**What the task asks**.
Starting at the first line of the data below, write out each line exactly until you reach the line containing "Left is at -X.", and include that line too.

**Data shown**.

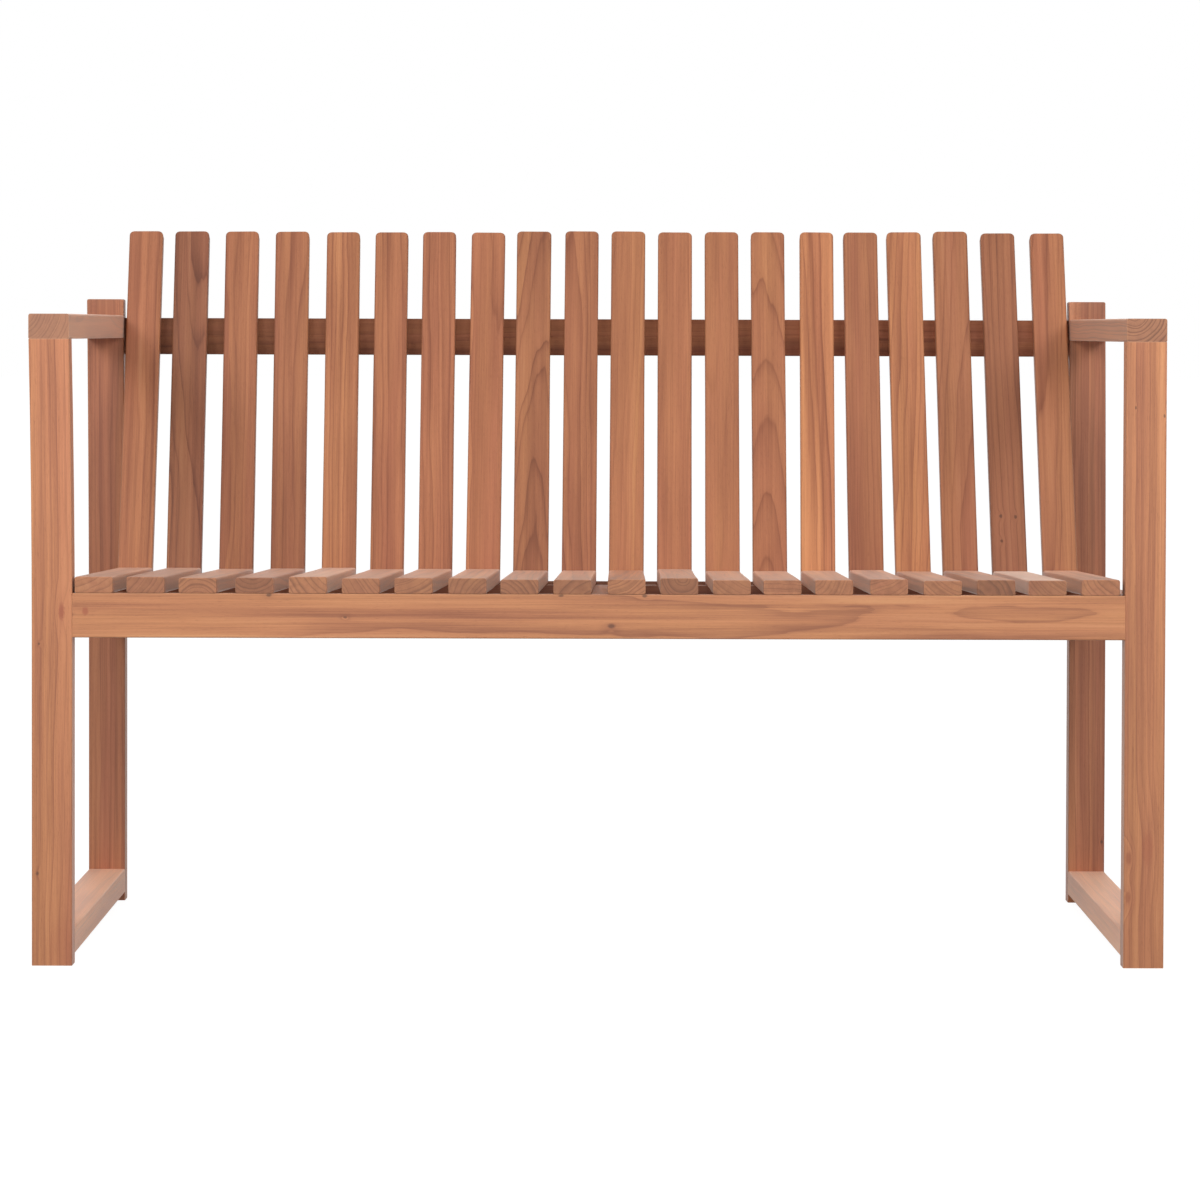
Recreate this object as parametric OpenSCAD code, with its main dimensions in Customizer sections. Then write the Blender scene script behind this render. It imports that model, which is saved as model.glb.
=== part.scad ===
// Garden bench with square armrests, a slatted seat and a leaning slatted back.
// The origin is on the ground under the middle of the bench. X runs along the
// bench, +Y points to its back and +Z points up. Left is at -X.

/* [Overall] */
// Width over the outer faces of the legs
bench_w = 1261; // [1220:1:1360]
// Height of the top of the tallest back slat
bench_h = 834; // [800:1:860]
// Depth from the front legs' front faces to the rear legs' back faces
leg_span = 592; // [584:1:600]
// Height of the armrests' undersides, where the front legs end
arm_under = 698; // [690:1:706]
// Height of the rear legs' tops
rear_leg_h = 746; // [740:1:760]

/* [Frame timber] */
// Width of the legs, armrests and floor runners, across the bench
post_w = 45; // [42:1:48]
// Depth of the legs, front to back
post_d = 28; // [27:1:32]
// Thickness of the left armrest
arm_t_left = 28; // [24:0.5:30]
// Thickness of the right armrest
arm_t_right = 26; // [24:0.5:30]
// Height of the floor runners
runner_h = 29; // [24:1:40]
// Clear height under the floor runners
runner_gap = 10; // [5:1:40]
// Height of the seat rails and of the lower back rail
rail_h = 48; // [44:1:52]
// Height of the upper back rail
upper_rail_h = 45; // [40:1:48]
// Thickness of the front and rear seat rails
rail_t = 26; // [24:1:27]
// Thickness of the side seat rails
side_rail_t = 28; // [24:1:30]
// Thickness of the two back rails
back_rail_t = 20; // [18:1:22]
// How far the front rail sits behind the legs' front faces
rail_setback = 1.5; // [0:0.5:3]
// Radius of the frame timbers' long edges
frame_edge_r = 1.5; // [0.5:0.5:4]
// Radius of the armrests' upper edges and of the corners on top of the rear legs
top_edge_r = 2.5; // [1:0.5:6]

/* [Bow of the legs] */
// Height above which the left front leg is bowed
front_bow_from = 366; // [350:1:400]
// Height above which the rear legs are bowed
rear_bow_from = 250; // [200:1:400]
// How far the top of the left front leg stands out
front_bow_left = 3.6; // [0.5:0.1:5]
// How far the top of the left rear leg stands out
rear_bow_left = 2.4; // [0.5:0.1:5]
// How far the top of the right rear leg stands in
rear_bow_right = 2.4; // [0.5:0.1:5]

/* [Seat] */
// Height of the seat slats' tops at the front
seat_h = 433; // [420:1:446]
// Depth of the seat, from the legs' front faces to the back slats
seat_d = 445; // [440:1:450]
// Fall of the seat towards the back, in degrees
seat_slope = 1.8; // [0:0.1:4]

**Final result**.
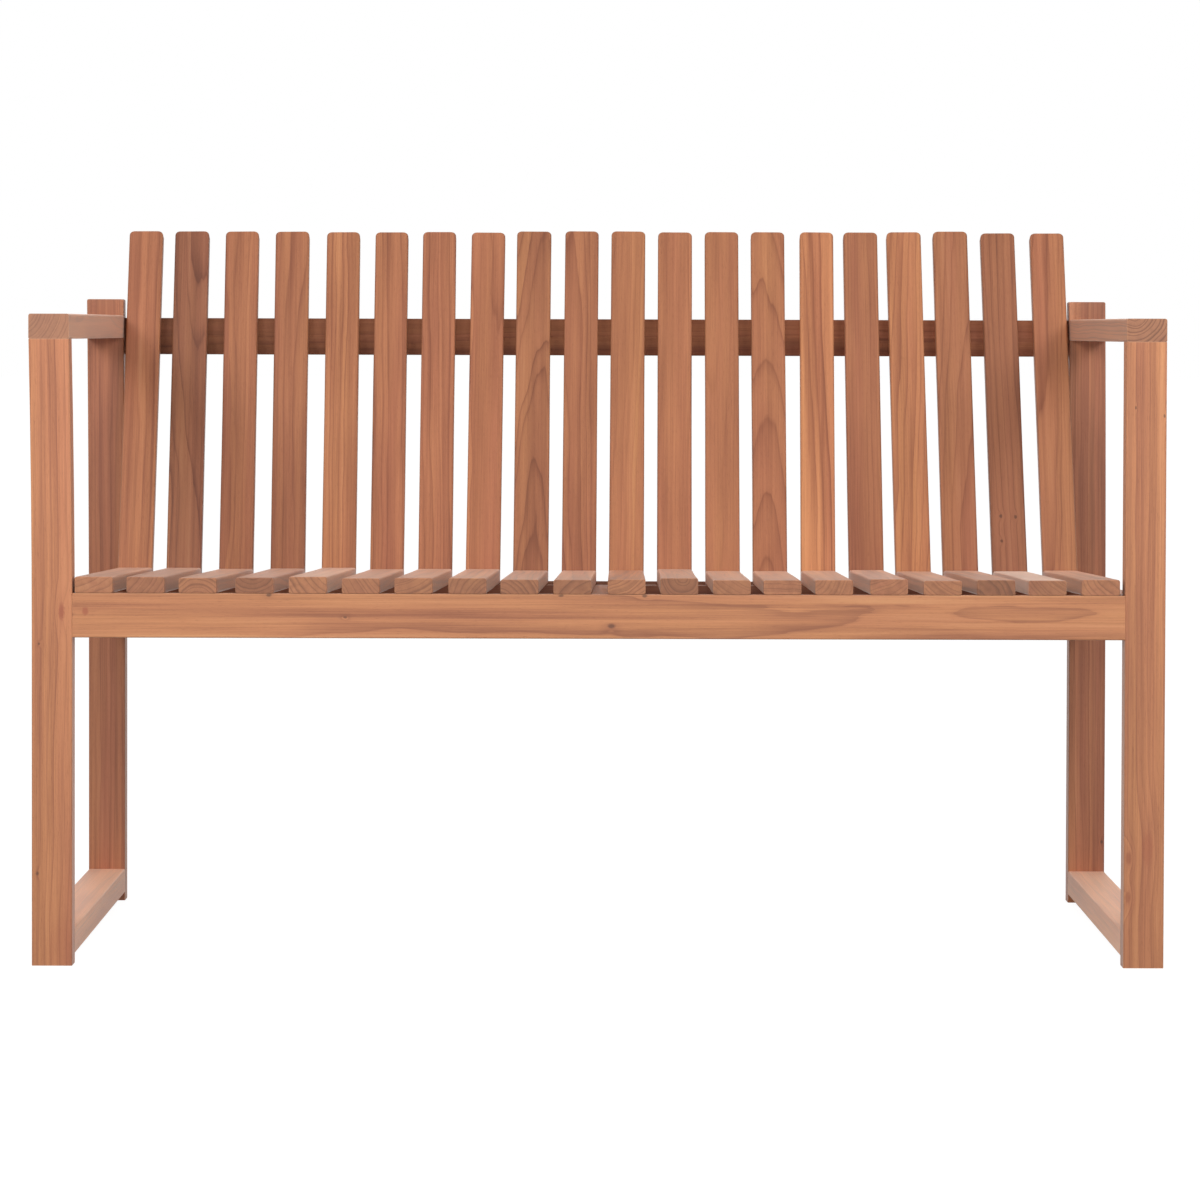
Recreate this object as parametric OpenSCAD code, with its main dimensions in Customizer sections. Then write the Blender scene script behind this render. It imports that model, which is saved as model.glb.
=== part.scad ===
// Garden bench with square armrests, a slatted seat and a leaning slatted back.
// The origin is on the ground under the middle of the bench. X runs along the
// bench, +Y points to its back and +Z points up. Left is at -X.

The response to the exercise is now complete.